#### What needs to be done
Below are entries. Reproduce exactly the lines between the line holding "# Write the fasteners and fittings" and the line holding "bpy.context.view_layer.update()", inclusive, and only those.

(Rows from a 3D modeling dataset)
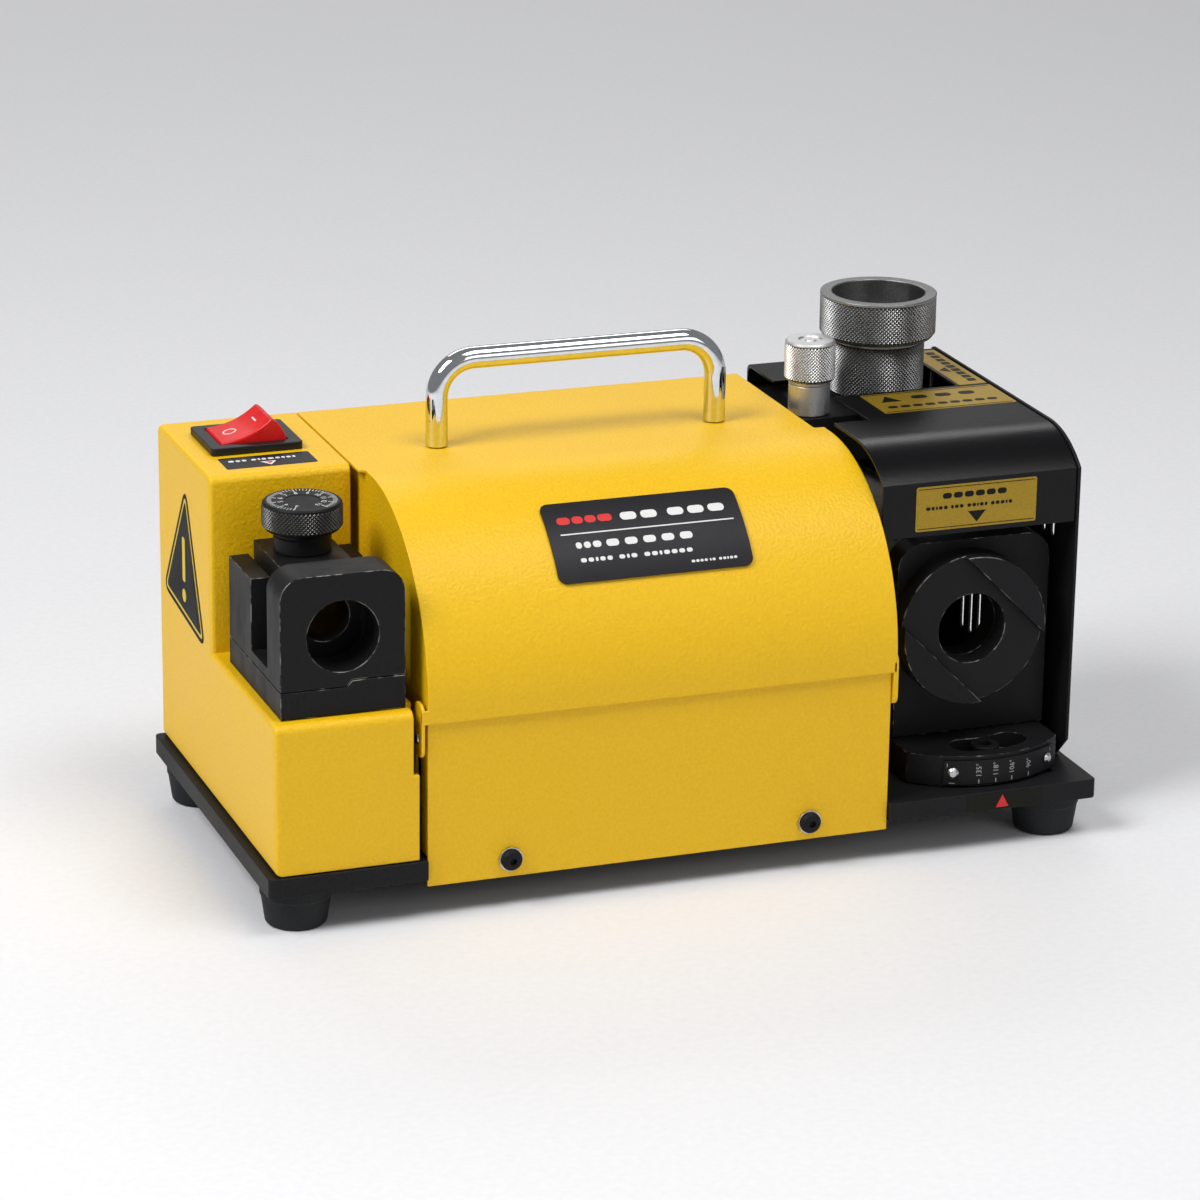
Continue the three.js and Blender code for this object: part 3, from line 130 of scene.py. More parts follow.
looks = {
    # polyester powder coat on sheet steel: warm yellow with an even orange peel
    "powderCoatYellow": {
        "light": "#ECBD0C", "dark": "#E6B507", "cloud": 90, "grain": 1.2, "relief": 0.26,
        "rough": (0.4, 0.48), "specular": 0.36, "speckle": 0.2,
    },
    # satin black powder coat on plate and castings: fine and dense
    "powderCoatBlack": {
        "light": "#1C1C1E", "dark": "#151517", "cloud": 50, "grain": 0.9, "relief": 0.03,
        "rough": (0.42, 0.54), "specular": 0.14, "speckle": 0.5,
    },
    # smoother black enamel of the folded cover
    "enamelBlack": {
        "light": "#0B0B0D", "dark": "#070709", "cloud": 60, "grain": 1.3, "relief": 0.03,
        "rough": (0.24, 0.3), "specular": 0.2, "speckle": 0.3,
    },
    # hot-blackened machined steel: near black, slightly mottled
    "blackOxideSteel": {
        "light": "#18181A", "dark": "#0F0F10", "cloud": 9, "grain": 0.7, "relief": 0.012,
        "rough": (0.42, 0.56), "specular": 0.15, "speckle": 0.8, "stretch": (1, 1, 0.4),
    },
    # edges of the same steel, painted lighter: a painted highlight along each edge, with patches where
    # handling has rubbed the black off
    "highlightAndWearEdges": {
        "light": "#2C2C2C", "dark": "#1A1A1A", "cloud": 6, "grain": 0.7, "relief": 0.01,
        "rough": (0.3, 0.42), "metal": 0.85, "worn": "#7E7C78", "wornSize": 5, "wornFrom": 0.5,
    },
    # crests of the black knurl in grey: a painted highlight on the tips
    "knurlCrestHighlight": {
        "light": "#575654", "dark": "#2C2C2C", "cloud": 4, "grain": 0.6, "relief": 0.004,
        "rough": (0.3, 0.42), "metal": 0.8, "speckle": 0.8,
    },
    # moulded natural-rubber feet: dull, dusty
    "mouldedRubber": {
        "light": "#232527", "dark": "#191A1C", "cloud": 12, "grain": 0.5, "relief": 0.02,
        "rough": (0.62, 0.8), "ior": 1.45, "specular": 0.3,
    },
    # decorative chrome on steel tube: nearly a mirror
    "chromePlate": {
        "light": "#E6E8EA", "dark": "#DADDE0", "cloud": 40, "grain": 2.0, "relief": 0.002,
        "rough": (0.05, 0.09), "metal": 1.0,
    },
    # dull steel of the knurled chuck: mid grey with soft glints
    "knurledSteel": {
        "light": "#999999", "dark": "#7E7E7E", "cloud": 8, "grain": 0.6, "relief": 0.006,
        "rough": (0.34, 0.46), "metal": 1.0,
    },
    # brighter nickel of the small knob
    "nickelPlate": {
        "light": "#E2E2E2", "dark": "#CECECE", "cloud": 8, "grain": 0.6, "relief": 0.006,
        "rough": (0.42, 0.52), "metal": 1.0,
    },
    # dirt and shadow between the knurl's crests
    "knurlGroove": {
        "light": "#2A2928", "dark": "#1A1918", "cloud": 3, "grain": 0.5, "relief": 0.02,
        "rough": (0.55, 0.7), "metal": 0.4,
    },
    # ground steel of shafts, collet and pins
    "groundSteel": {
        "light": "#B7B6B2", "dark": "#9A9995", "cloud": 10, "grain": 0.5, "relief": 0.004,
        "rough": (0.24, 0.36), "metal": 1.0, "stretch": (1, 1, 6),
    },
    # bright zinc on small screws and washers
    "zincPlate": {
        "light": "#CBCDD0", "dark": "#B2B4B8", "cloud": 3, "grain": 0.4, "relief": 0.004,
        "rough": (0.22, 0.36), "metal": 1.0,
    },
    # moulded glass-filled nylon: black, faint spark texture
    "mouldedNylonBlack": {
        "light": "#18181A", "dark": "#111113", "cloud": 10, "grain": 0.5, "relief": 0.012,
        "rough": (0.38, 0.48), "ior": 1.53, "specular": 0.35,
    },
    # polished polycarbonate of the rocker: saturated and glossy
    "polishedRedPlastic": {
        "light": "#DC1212", "dark": "#CC0C0E", "cloud": 15, "grain": 3.0, "relief": 0.004,
        "rough": (0.2, 0.28), "specular": 0.4,
    },
    # screen-printed polyester foil
    "printedFoil": {
        "light": "#232226", "dark": "#1C1B1F", "cloud": 20, "grain": 0.5, "relief": 0.006,
        "rough": (0.38, 0.46), "specular": 0.2,
    },
    # matt black print of the warning sign
    "signFoil": {
        "light": "#121213", "dark": "#0C0C0D", "cloud": 20, "grain": 0.5, "relief": 0.006,
        "rough": (0.5, 0.6), "specular": 0.1,
    },
    # gold-metallised label foil
    "goldFoil": {
        "light": "#AC8E26", "dark": "#98791C", "cloud": 14, "grain": 0.5, "relief": 0.004,
        "rough": (0.36, 0.46), "metal": 0.5, "specular": 0.3,
    },
    # screen inks of the labels and marks
    "whiteInk": {
        "light": "#E4E4E2", "dark": "#D4D4D2", "cloud": 5, "grain": 0.4, "relief": 0.003,
        "rough": (0.45, 0.55),
    },
    "greyInk": {
        "light": "#A9A9A8", "dark": "#8F8F8E", "cloud": 3, "grain": 0.4, "relief": 0.003,
        "rough": (0.45, 0.55),
    },
    "blackInk": {
        "light": "#17170F", "dark": "#10100B", "cloud": 5, "grain": 0.4, "relief": 0.003,
        "rough": (0.4, 0.5), "specular": 0.15,
    },
    "redInk": {
        "light": "#D8201C", "dark": "#C71914", "cloud": 5, "grain": 0.4, "relief": 0.003,
        "rough": (0.38, 0.48),
    },
    "yellowInk": {
        "light": "#DDBE1C", "dark": "#CFB012", "cloud": 5, "grain": 0.4, "relief": 0.003,
        "rough": (0.5, 0.6),
    },
    # sand-cast, tumbled aluminium
    "castAluminium": {
        "light": "#B9BBBD", "dark": "#A0A2A4", "cloud": 8, "grain": 0.8, "relief": 0.05,
        "rough": (0.42, 0.56), "metal": 1.0,
    },
    # stacked electrical sheet, drawn as broad bands so that it shows
    "coreSheets": {
        "light": "#7C8085", "dark": "#64676B", "cloud": 6, "grain": 0.5, "relief": 0.05,
        "rough": (0.38, 0.5), "metal": 0.9, "rings": 1.0,
    },
    # vitrified grinding wheel: coarse grit
    "bondedGrit": {
        "light": "#A3A097", "dark": "#6F6C64", "cloud": 2.5, "grain": 0.35, "relief": 0.12,
        "rough": (0.75, 0.92), "metal": 0.1, "speckle": 0.9,
    },
    # light grey moulded capacitor can and terminals
    "mouldedGreyPlastic": {
        "light": "#D4D5D1", "dark": "#C6C7C3", "cloud": 15, "grain": 0.6, "relief": 0.01,
        "rough": (0.42, 0.52),
    },
}
paints = {name: finish(name, look) for name, look in looks.items()}
print("finishes:", len(paints))

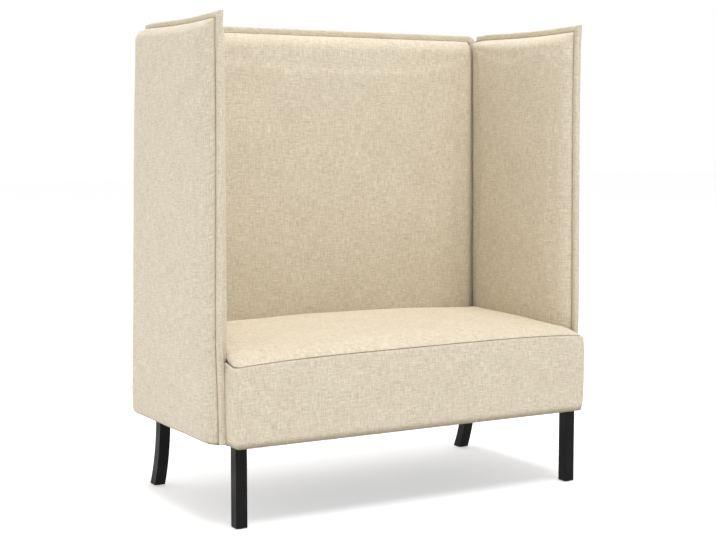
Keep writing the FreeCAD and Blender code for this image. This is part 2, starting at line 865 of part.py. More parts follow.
def rear_leg():
    """Sabre leg: upright under the seat and sweeping back to the foot on one arc."""
    turn_centre = V(0, rear_leg_depth + rear_leg_radius, leg_top)
    turn = 2 * math.degrees(math.atan2(leg_drop, rear_leg_radius))
    leg = leg_section(rear_leg_depth).revolve(turn_centre, ALONG_X, turn)
    below = box((0, 0, -2 * leg_drop), (seat_width, 3 * overall_depth, glide_height))
    return bored_leg(leg.cut(below), rear_leg_depth, rear_foot_depth)


def over_post(post_front, low, high, growth):
    """Box on the footprint of a right corner post, grown by a margin all round."""
    return box((post_inner_x - growth, post_front - growth, low),
               (seat_frame_x + growth, post_front + corner_post_side + growth, high))


def leg_plate(post_front, leg_depth):
    """Steel plate between a leg and the corner post of the seat frame above it."""
    plate = over_post(post_front, leg_top, frame_floor, -plate_margin)
    return plate.cut(bolt_hole((leg_centre_x, leg_depth, leg_top), ALONG_Z, plate_thickness))


def hanger_bolt(leg_depth):
    """Headless bolt from the leg up into the corner post."""
    return straight_bar(V(leg_centre_x, leg_depth, leg_top - hanger_depth), ALONG_Z,
                        hanger_depth + plate_thickness + hanger_rise, bolt_radius, bar_sides)


def foot_glide(foot_depth):
    """Round glide under a foot, with its stem in the leg."""
    floor_point = V(leg_centre_x, foot_depth, 0)
    disc = Part.makeCylinder(glide_radius, glide_height, floor_point)
    stem = straight_bar(floor_point, ALONG_Z, glide_height + glide_stem_length, glide_stem_radius, bar_sides)
    return disc.fuse(stem)


def dust_cover():
    """Thin cloth under the seat frame, cut away round the legs."""
    thickness = underside_cover - fit_gap
    low = frame_floor - thickness - fit_gap / 2
    sheet = box((dust_cover_margin - seat_frame_x, border_inner_depth + dust_cover_margin, low),
                (seat_frame_x - dust_cover_margin, rear_post_rear - dust_cover_margin, low + thickness))
    corners = [over_post(post_front, 0, rail_top, 2 * dust_cover_margin) for post_front, _ in leg_spots]
    return sheet.cut(on_both_sides(corners))


seat_rear_rail_front = rear_post_rear - seat_rail_thickness
back_middle_rail_head = back_middle_rail_height + back_rail_width
back_top_rail_foot = frame_top - back_rail_width
os.makedirs("parts", exist_ok=True)

# Write the wings
save_pair("wing_front_post", wing_front_post())
save_pair("wing_rear_post", drilled_side(wing_rear_post()))
save_pair("wing_top_rail", wing_rail(frame_inner_x, frame_top - wing_rail_width, wing_rail_width))
save_pair("wing_middle_rail", wing_rail(frame_inner_x, wing_middle_rail_height, wing_rail_width))
save_pair("wing_foot_rail", drilled_side(wing_rail(seat_frame_x, frame_floor, wing_foot_rail_width)))
save_pair("wing_outer_panel", wing_outer_panel())
save_pair("wing_inner_panel", wing_inner_panel())
save_pair("wing_flange", wing_flange())

# Write the back
save_pair("back_stile", drilled_side(back_upright(frame_floor, frame_top, stile_inner_x, frame_inner_x)))
save("back_foot_rail", drilled_back(back_rail(frame_floor, rail_top)))
save("back_middle_rail", back_rail(back_middle_rail_height, back_middle_rail_head))
save("back_top_rail", back_rail(back_top_rail_foot, frame_top))
save("back_centre_stile", centre_stile(rail_top, back_middle_rail_height))
save("back_upper_centre_stile", centre_stile(back_middle_rail_head, back_top_rail_foot))
save("back_webbing", back_webbing())
save("back_inner_panel", back_inner_panel())
save("back_outer_panel", back_outer_panel())
save("back_flange", back_flange())

# Write the seat
save("seat_front_rail", seat_cross_rail(front_post_front))
save("seat_rear_rail", drilled_back(seat_cross_rail(seat_rear_rail_front)))
save_pair("seat_side_rail", seat_side_rail())
save("seat_corner_posts", seat_corner_posts())
save("seat_bearer", seat_bearer())
save("seat_springs", on_both_sides([spring(x) for x in right_spring_xs]))
save("spring_clips", spring_clips())
save("seat_insulator", seat_insulator())
save("seat_cushion", seat_cushion())
save("seat_border", seat_border())
save("dust_cover", dust_cover())

# Write the legs: their section is symmetrical, so the left leg is the right one moved across
for leg_name, leg_shape in (("front_leg", front_leg()), ("rear_leg", rear_leg())):
    save(leg_name + "_right", leg_shape)
    leg_shape.translate(V(-2 * leg_centre_x, 0, 0))
    save(leg_name + "_left", leg_shape)

# Write the fasteners and fittings
save("leg_plates", on_both_sides([leg_plate(*spot) for spot in leg_spots]))
save("leg_bolts", on_both_sides([hanger_bolt(leg_depth) for _, leg_depth in leg_spots]))
save("foot_glides", on_both_sides([foot_glide(front_leg_depth), foot_glide(rear_foot_depth)]))
save("wing_bolts", on_both_sides([bolt(point, ALONG_X, length) for point, length in side_bolt_spots()]))
back_bolts = []
for bolt_x in right_back_bolt_xs:
    start = (bolt_x, seat_rear_rail_front, bolt_high)
    back_bolts.append(bolt(start, ALONG_Y, back_rail_rear - seat_rear_rail_front))
save("back_bolts", on_both_sides(back_bolts))
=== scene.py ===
# %% [markdown]
# A high back settee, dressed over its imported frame. The frame holds every board, spring and leg
# at its real place, so each cover here takes its sizes from the boxes of the frame's nodes and
# needs no fitting. Lengths are metres: z is up, the seat faces -y, the origin is on the floor.

# %% Load the frame
import json
import math

import bmesh
import bpy
import numpy as np
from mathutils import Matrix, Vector
from mathutils.kdtree import KDTree


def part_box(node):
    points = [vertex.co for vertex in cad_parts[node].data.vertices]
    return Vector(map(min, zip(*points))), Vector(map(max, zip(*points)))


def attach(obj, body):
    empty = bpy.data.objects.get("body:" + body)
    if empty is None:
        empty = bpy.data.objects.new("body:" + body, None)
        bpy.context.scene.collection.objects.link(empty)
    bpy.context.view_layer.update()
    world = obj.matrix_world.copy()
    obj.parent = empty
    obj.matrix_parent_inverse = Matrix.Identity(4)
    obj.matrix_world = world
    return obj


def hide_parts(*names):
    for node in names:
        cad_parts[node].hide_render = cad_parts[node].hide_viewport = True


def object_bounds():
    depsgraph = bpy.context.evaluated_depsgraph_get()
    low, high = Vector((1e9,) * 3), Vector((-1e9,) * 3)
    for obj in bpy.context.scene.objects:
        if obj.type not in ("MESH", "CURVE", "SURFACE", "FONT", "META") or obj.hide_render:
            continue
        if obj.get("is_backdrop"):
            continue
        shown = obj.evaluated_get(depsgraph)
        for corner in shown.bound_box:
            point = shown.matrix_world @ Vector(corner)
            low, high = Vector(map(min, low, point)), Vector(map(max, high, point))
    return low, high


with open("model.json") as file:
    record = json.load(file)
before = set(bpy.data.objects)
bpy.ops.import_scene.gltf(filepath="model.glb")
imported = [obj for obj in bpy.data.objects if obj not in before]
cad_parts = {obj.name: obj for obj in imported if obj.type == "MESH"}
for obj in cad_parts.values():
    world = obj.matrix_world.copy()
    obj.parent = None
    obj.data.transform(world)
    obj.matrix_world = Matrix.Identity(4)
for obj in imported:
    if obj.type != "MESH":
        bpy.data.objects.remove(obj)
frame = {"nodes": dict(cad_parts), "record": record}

cad_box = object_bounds()
print("frame nodes", len(frame["nodes"]))

# %% [markdown]
# The camera and the light come first, because each finish is judged under them. The photograph
# was taken from the settee's front left, a little under the top of the back, with a long lens. A
# white room, a big soft lamp above and two weaker ones give the even light of a shop picture.
# The camera's place and lens were worked out from measured points of the photograph, because a
# camera set by eye never lines up, and the lamps are big, because small ones cast hard shadows.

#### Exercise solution
# Write the fasteners and fittings
save("leg_plates", on_both_sides([leg_plate(*spot) for spot in leg_spots]))
save("leg_bolts", on_both_sides([hanger_bolt(leg_depth) for _, leg_depth in leg_spots]))
save("foot_glides", on_both_sides([foot_glide(front_leg_depth), foot_glide(rear_foot_depth)]))
save("wing_bolts", on_both_sides([bolt(point, ALONG_X, length) for point, length in side_bolt_spots()]))
back_bolts = []
for bolt_x in right_back_bolt_xs:
    start = (bolt_x, seat_rear_rail_front, bolt_high)
    back_bolts.append(bolt(start, ALONG_Y, back_rail_rear - seat_rear_rail_front))
save("back_bolts", on_both_sides(back_bolts))
=== scene.py ===
# %% [markdown]
# A high back settee, dressed over its imported frame. The frame holds every board, spring and leg
# at its real place, so each cover here takes its sizes from the boxes of the frame's nodes and
# needs no fitting. Lengths are metres: z is up, the seat faces -y, the origin is on the floor.

# %% Load the frame
import json
import math

import bmesh
import bpy
import numpy as np
from mathutils import Matrix, Vector
from mathutils.kdtree import KDTree


def part_box(node):
    points = [vertex.co for vertex in cad_parts[node].data.vertices]
    return Vector(map(min, zip(*points))), Vector(map(max, zip(*points)))


def attach(obj, body):
    empty = bpy.data.objects.get("body:" + body)
    if empty is None:
        empty = bpy.data.objects.new("body:" + body, None)
        bpy.context.scene.collection.objects.link(empty)
    bpy.context.view_layer.update()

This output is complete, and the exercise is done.